O’Connor and Wright both agree that they emerged from that tense final day with affection for a year which, until last weekend, everyone of a Leeds persuasion, to a man and woman, had hated. Their 2021-22 season became a sporting version of Stockholm Syndrome.

“I’ll 100 per cent remember it for the right reasons now,” O’Connor says. “I didn’t enjoy the game at Brentford. There was loads of false information about what was happening at Burnley (whose result against Newcastle at home Leeds had to better), what the score was. But in the end, it feels like one of your best days following the club. You can see that in the photo, what it means to all of us. And Raphinha as well.”

Wright went home thinking the same. “For me, it completely transforms my outlook on it,” he says. “It’s not been a good season but in the end, we got the day at Brentford.”
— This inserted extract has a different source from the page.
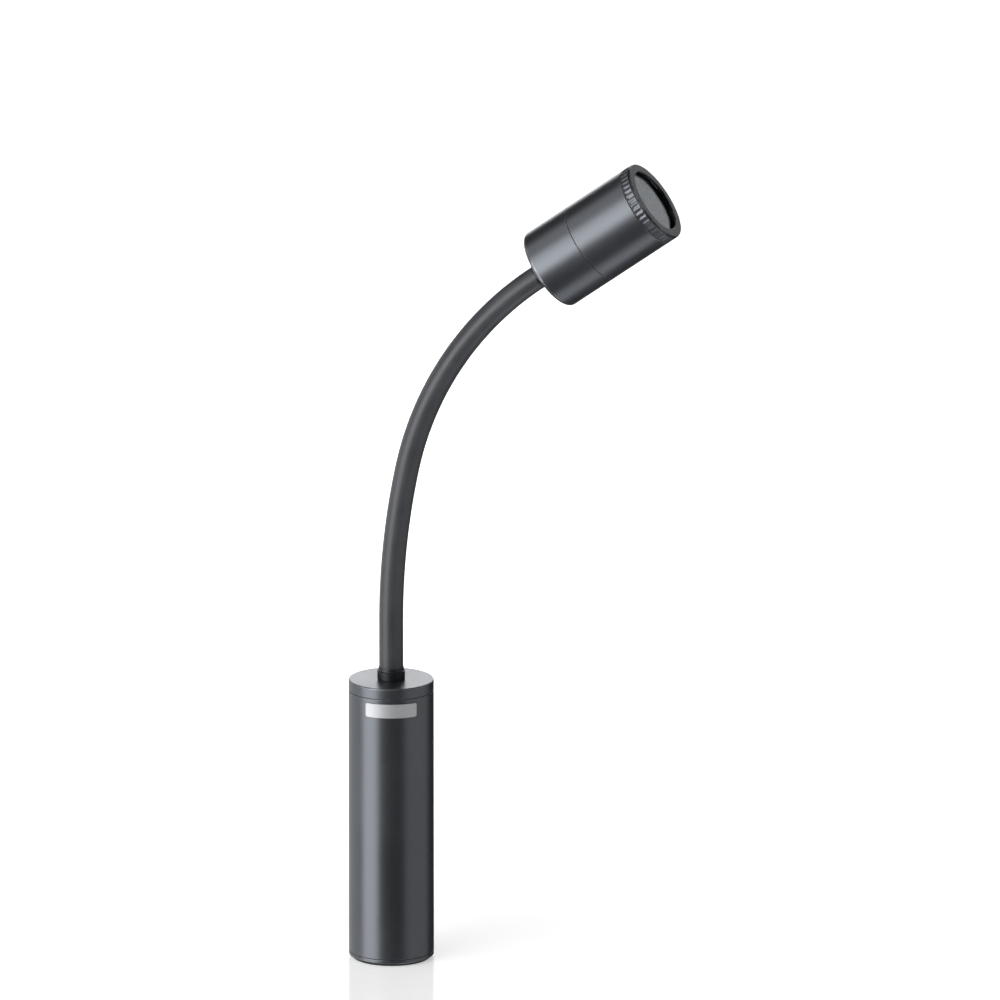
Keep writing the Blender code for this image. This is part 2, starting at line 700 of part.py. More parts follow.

The aftermath of the game was the Raphinha show: the winger in the away end and then traipsing the length of the pitch on his knees — an apparent thanks to God for delivering Leeds from relegation. He finished with a team-leading 11 league goals, and the club’s Player of the Year award can only be his.

“The photo of him, everything about it appealed to me,” Dennis says. “You’ve got his huge, beaming smile, the juxtaposition of the flag twirling around his head, the faces, and the reaction around him.

“I’d had a wide-angled lens on the away end during the game and all you saw was faces going through torture. That picture is the opposite and on a day like that, you’re looking for something like it.”

Dennis’ only hope is that if Raphinha is destined to sign elsewhere this summer, he signs him a copy of the photo before he goes.